The availability of foreign films, thanks to film festivals, streaming services and DVDs, makes for a fantastic reservoir of stories, allowing our seminar to became a forum for film analysis and criticism as well as for discussions of teaching. In the units written for the seminar, most Fellows took up the challenge of incorporating films into their strategies and often into their objectives, because films can be both attractive to students and can serve as tools in helping them locate elements of stories. Foreign films tempt us to go beyond stories to the texture of the world they depict. And so the poetic details that crop up in such films, as well as the rhythm felt through actions, music and silence, can make us realize how much we are bound by our own Hollywood conventions. While all the films we discussed involved the lives of children, we distinguished those told from a child’s viewpoint, from others that were told by an adult narrator. And we looked into the special status of certain kinds of storytellers that certain films literally depicted or imitated. The African griot served as the example we spent most time on, in part because griots still tell (or sing) stories in contemporary Africa, and in part because their attitude toward the entire function of storytelling differs so markedly from the novelist we are used to in American culture, and in the West generally.

The griot readily combines the overlapping functions we were intent to link. The griot is a repository of cultural and practical knowledge and thus stands as an educator. The Griot in Keita explicitly gives history lessons to the young boy, Mabo, who then has trouble reconciling these lessons with what he is learning in his classroom where a French view of history prevails. But the Griot is also an entertainer around whom the locals gather in the evening as if he were projecting a film. This West African case raises the question of different forms of participation in films and in education. How much control should the griot (the teacher) exert? How much “call and response” leads to independent ideas rather than rote learning? The film director, like the teacher, establishes a relation to those addressed that assigns them roles and responsibilities. It can be liberating for students to recognize those roles and to argue about what they mean socially and politically.

With its sixty-year history of making serious films for and about children in its national film institute, Iran proves to be an especially rich place to examine. It is also special since politically it is at odds with the USA, while its artists and filmmakers work around strict censorship regulations. Since the mid-1980s their filmmakers have consistently dazzled Western critics, and mainly with films involving children. The films are never dogmatic and invariably clever, reflective, and ambiguous. Some, like Turtles can Fly, are too dispiriting to show in most of our classrooms, but they are all worth the attention we give them, for they strip childhood down to its essentials and observe it in conflict with the institutions that try to shape it. Iran’s literary culture is based less on storytelling than on poetry, making their films visionary, and dreamlike in their use of repetition, framing, and resonance. For instance, the trips taken by the little boy up and over the hill to the neighboring village in Where is the Friend’s House, are like rhyming lines in stanzas. The carefully designed patterns of each location, the images of clothes hanging on the line, of babies crying, of water spilling from a balcony, of wind rising in the night while dogs bark, become memorable through repetition. The key images are those that open and closes the film: a classroom from the point of view of a young boy who is both eagerly expectant and afraid. All the Iranian films we watched seem to operate through variants of this tension.

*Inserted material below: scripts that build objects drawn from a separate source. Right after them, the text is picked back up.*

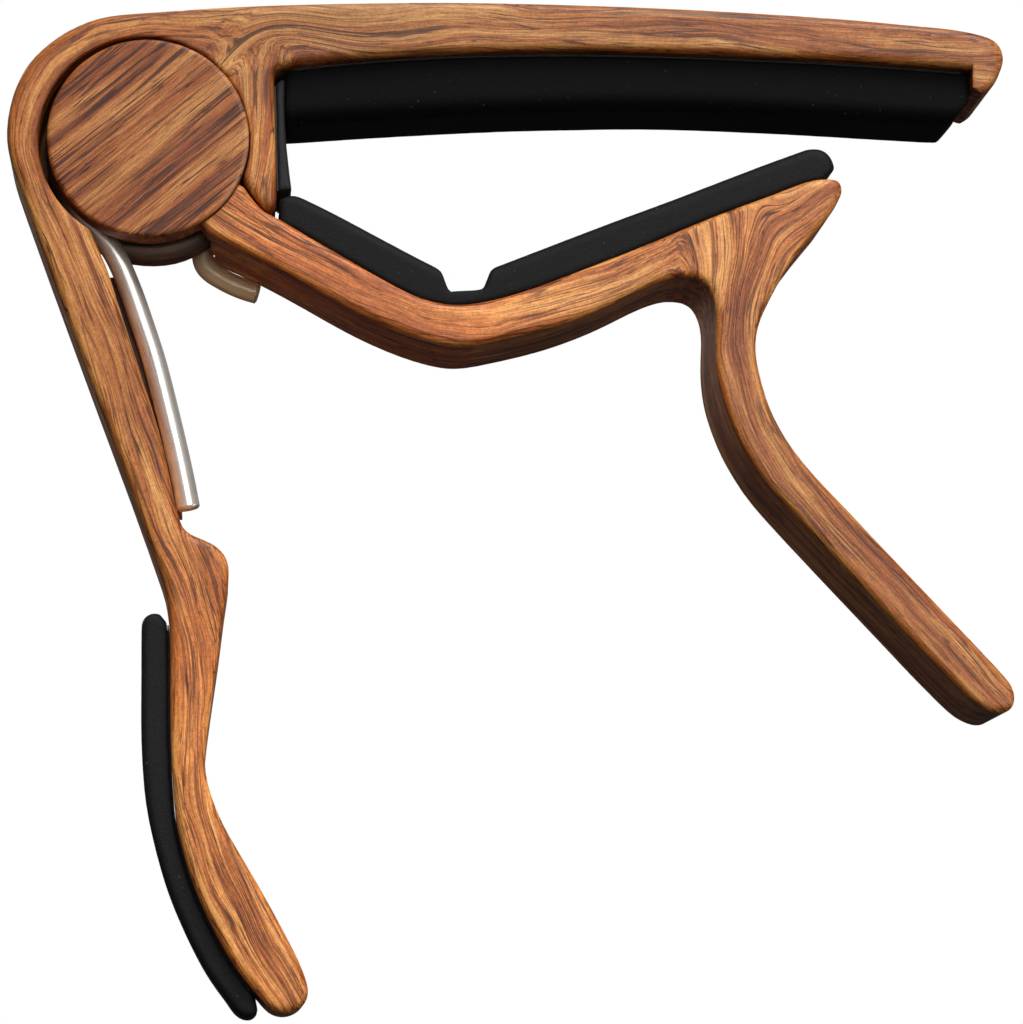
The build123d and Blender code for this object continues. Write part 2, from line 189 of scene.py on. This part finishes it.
def flow(net, x, z, strands):
    """Coordinates along and across the grain, following chains of plan points (mm)."""
    along_sum = across_sum = 0.0
    weight_sum = 1e-30
    for points, run, offset in strands:
        for (ax, az), (bx, bz) in zip(points[:-1], points[1:]):
            length = math.hypot(bx - ax, bz - az)
            dx = (bx - ax) / length
            dz = (bz - az) / length
            along = x * dx + (z * dz - (ax * dx + az * dz))
            across = x * (-dz) + (z * dx - (-ax * dz + az * dx))
            inside = net.math("MINIMUM", net.math("MAXIMUM", along, 0.0), length)
            beyond = along - inside
            distance2 = net.math("MULTIPLY_ADD", beyond, beyond, across * across)
            weight = net.math("EXPONENT", distance2 * (-1.0 / GRAIN_REACH ** 2))
            along_sum = net.math("MULTIPLY_ADD", weight, along + run, along_sum)
            across_sum = net.math("MULTIPLY_ADD", weight, across + offset, across_sum)
            weight_sum = weight + weight_sum
            run += length
    return along_sum / weight_sum, across_sum / weight_sum


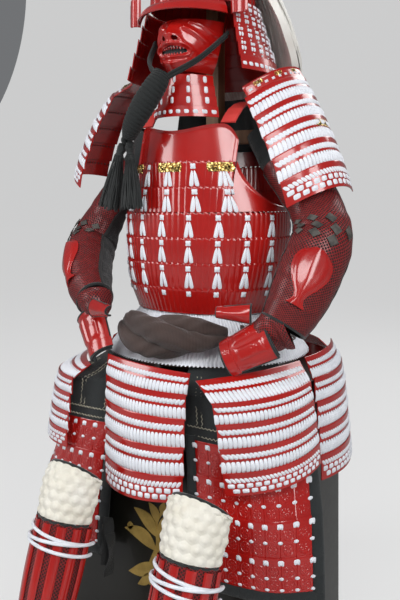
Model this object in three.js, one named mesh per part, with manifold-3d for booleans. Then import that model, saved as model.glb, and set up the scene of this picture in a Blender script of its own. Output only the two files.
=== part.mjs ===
// A suit of samurai armour, seated on its storage box.
// Millimetres, +Z up. The front faces -Y and the wearer's left is +X. The origin is on the floor,
// under the middle of the torso. Every piece is a closed wall or a closed solid, clear of its neighbours.
import * as THREE from "three";
import Module from "manifold-3d";
import { mergeVertices } from "three/addons/utils/BufferGeometryUtils.js";

const wasm = await Module();
wasm.setup();

// ---------------------------------------------------------------- driving sizes
const SIDES = [
  { name: "right", x: -1 },
  { name: "left", x: 1 },
];
const GAP = 0.5; // clearance between neighbouring pieces
const PLATE = 2.5; // lacquered plate
const CLOTH = 2.5; // quilted cloth

const WAIST_Z = 738; // lower edge of the cuirass
const RIB_Z = 950; // top of the rows that go all round the body
const CHEST_Z = 1057; // top of the laced chest rows
const COLLAR_Z = 1135; // top of the chest plate

const BOX = { width: 486, depth: 434, y: 11, top: 588, foot: 44, wall: 12, lid: 96, corner: 34 };
const HELMET = { y: -15, rim: 1396, a: 113, b: 132, high: 139 };

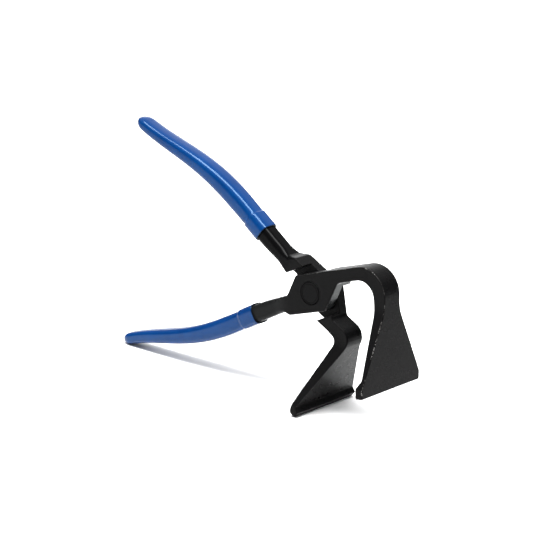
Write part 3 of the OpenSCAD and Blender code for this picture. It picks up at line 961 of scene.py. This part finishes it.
def soft_light(name, place, aim, size, power):
    """Rectangular soft light that looks from place to aim."""
    lamp = bpy.data.lights.new(name, "AREA")
    lamp.shape, lamp.size, lamp.size_y, lamp.energy = "RECTANGLE", size[0], size[1], power
    piece = bpy.data.objects.new(name, lamp)
    piece.location = place
    piece.rotation_euler = (Vector(aim) - Vector(place)).to_track_quat("-Z", "Y").to_euler()
    bpy.context.scene.collection.objects.link(piece)


def build_world(strength):
    studio = bpy.data.worlds.new("studio")
    studio.use_nodes = True
    background = studio.node_tree.nodes["Background"]
    background.inputs["Color"].default_value = WORLD_WHITE
    background.inputs["Strength"].default_value = strength
    bpy.context.scene.world = studio
    bpy.context.scene.view_settings.view_transform = "Standard"


def build_camera():
    """Long lens, from the right of the front and a little above, turned a little about its axis."""
    azimuth, elevation, roll = math.radians(38.82), math.radians(16.09), math.radians(-3.33)
    target = pivot + Vector((-28.03, -17.80, 12.85)) * MM
    distance = 1251.6 * MM
    ahead = Vector((-math.sin(azimuth) * math.cos(elevation),
                    math.cos(azimuth) * math.cos(elevation), -math.sin(elevation)))
    level = ahead.cross(Vector((0, 0, 1))).normalized()
    upright = level.cross(ahead)
    right = level * math.cos(roll) - upright * math.sin(roll)
    up = level * math.sin(roll) + upright * math.cos(roll)
    data = bpy.data.cameras.new("camera")
    data.lens, data.sensor_width = 135.08, 36
    camera = bpy.data.objects.new("camera", data)
    turned = Matrix((right, up, -ahead)).transposed().to_4x4()
    camera.matrix_world = Matrix.Translation(target - ahead * distance) @ turned
    bpy.context.scene.collection.objects.link(camera)
    bpy.context.scene.camera = camera


build_floor()
soft_sun("ceiling", towards=(0.0, 0.0, 1.0), angle=120, strength=2.1)
soft_light("strip", place=(0.1, -0.3, 1.35), aim=(0.0, 0.0, 0.1), size=(1.3, 0.5), power=58)
soft_light("back_panel", place=(-1.6, 2.0, 0.85), aim=(0.05, 0.0, 0.1), size=(2.2, 1.3), power=17)
build_world(strength=0.25)
build_camera()

bpy.context.view_layer.update()
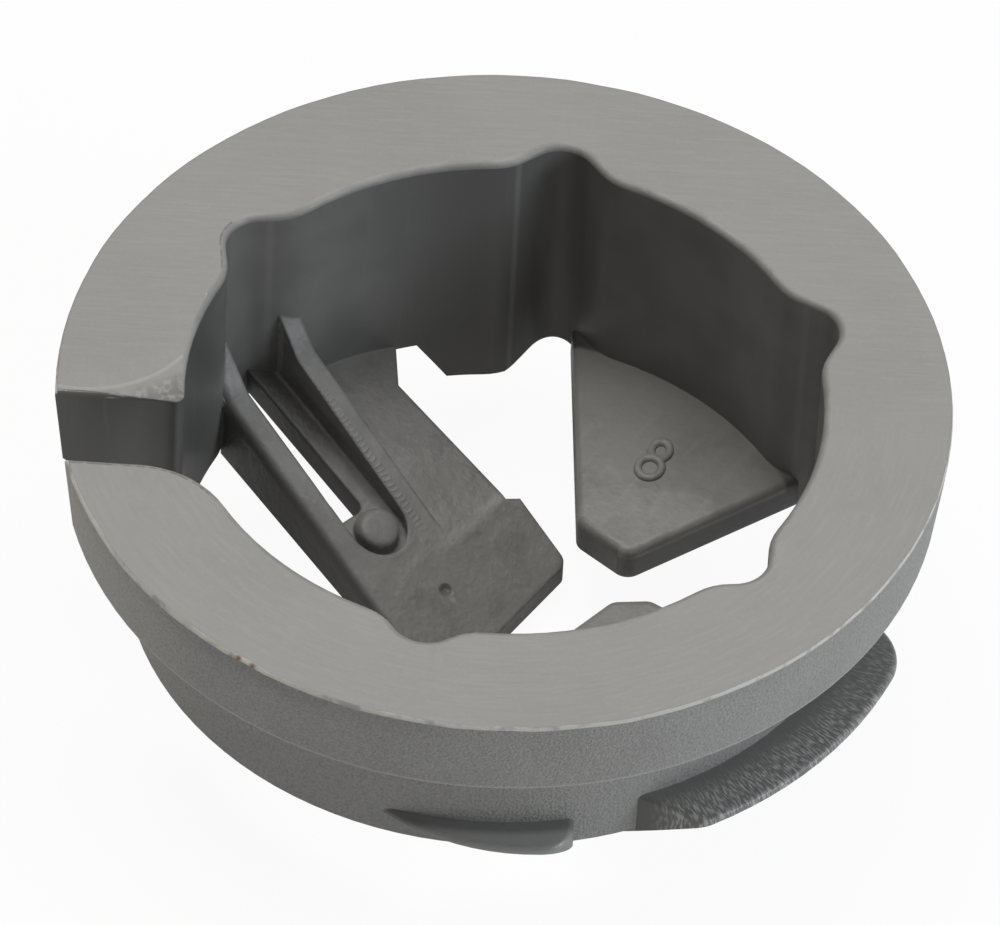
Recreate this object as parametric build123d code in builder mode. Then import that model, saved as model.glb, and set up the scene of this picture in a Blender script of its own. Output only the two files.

Films such as these were balanced by the grotesque Japanese satire, Family Game, making us understand that “childhood and cinema” should not be treated as a genre. This is the point made by Vicky Lebeau in a book of that title which shows that the subject of children can be richly mined by many genres, some sentimental, some comic, some harshly realist, some allegorical. The films we chose to dwell on made us think deeply and differently about what makes a good film and what makes for good education. They were, to repeat, foreign and challenging.

Many of the units produced by the Fellows took up one or several of the films we collectively discussed. But even those units that aimed at adjacent topics drew on the approaches and vocabulary our analyses exemplified. One unit focuses on the issue of young girls growing into self-confident agents for change, by comparing the Disney film Encanto, set in Columbia, with a rare Saudi film (Wadjida). Another unit, featuring tales of children migrating north to the USA and focusing on two films we did not take up, nevertheless employs tools we developed when discussing The Runner and Abouna, films about children living in precarious, unstable situations. A unit for very young children aims to help them identify emotions in popular films like Inside Out and Shrek, but only after exposing the students to the foreign faces of the Chinese characters of Not One Less and the Iranian ones of Where is the Friend’s House, and finding that in fact they are legible.  

These and all the units rely, sometimes explicitly on a key book in the theory of cinematic pedagogy by noted French film theorist, Alain Bergala. His The Cinema Hypothesis does not bargain with administrators or with students. He admonishes teachers to take films seriously and submit themselves (and their students) to the unpredictable, mysterious, always ambiguous power of strong films. He concludes by offering ways to incorporate both film reviewing and filmmaking in the classroom for those teachers ready to help students exploit their creative potential. One unit thus aims at film reviewing as a final achievement, while another, on Music Videos, challenges students to develop brief, but potent and imaginative clips after they learn the history and elements of this mode of image=production. For a different unit in her art classroom, one Fellow will deploy the terms of our film analyses (framing, mise-en-scene, etc.) to prepare high school students for future creative work.

Our seminar recognized the uphill struggle good cinema and good education demand. Art films, particularly foreign ones, are increasingly lost in the new entertainment economy of streaming and of social media. Will we, or our students, take time to concentrate on films that derive from other traditions and aim to shift what we notice, feel, and value? As for education, can the dedicated teacher, rather like the passionate film auteur, stand up to the demands and regulations of institutionalized education that increasingly emphasizes pre-established outcomes and methods? The units prepared by the Fellows in the seminar “Children and Education in World Cinema” are betting on the freedom, rigor, calculated improvisation, and sensitivity that we observed again and again the films that gave us such pleasure to watch and talk about.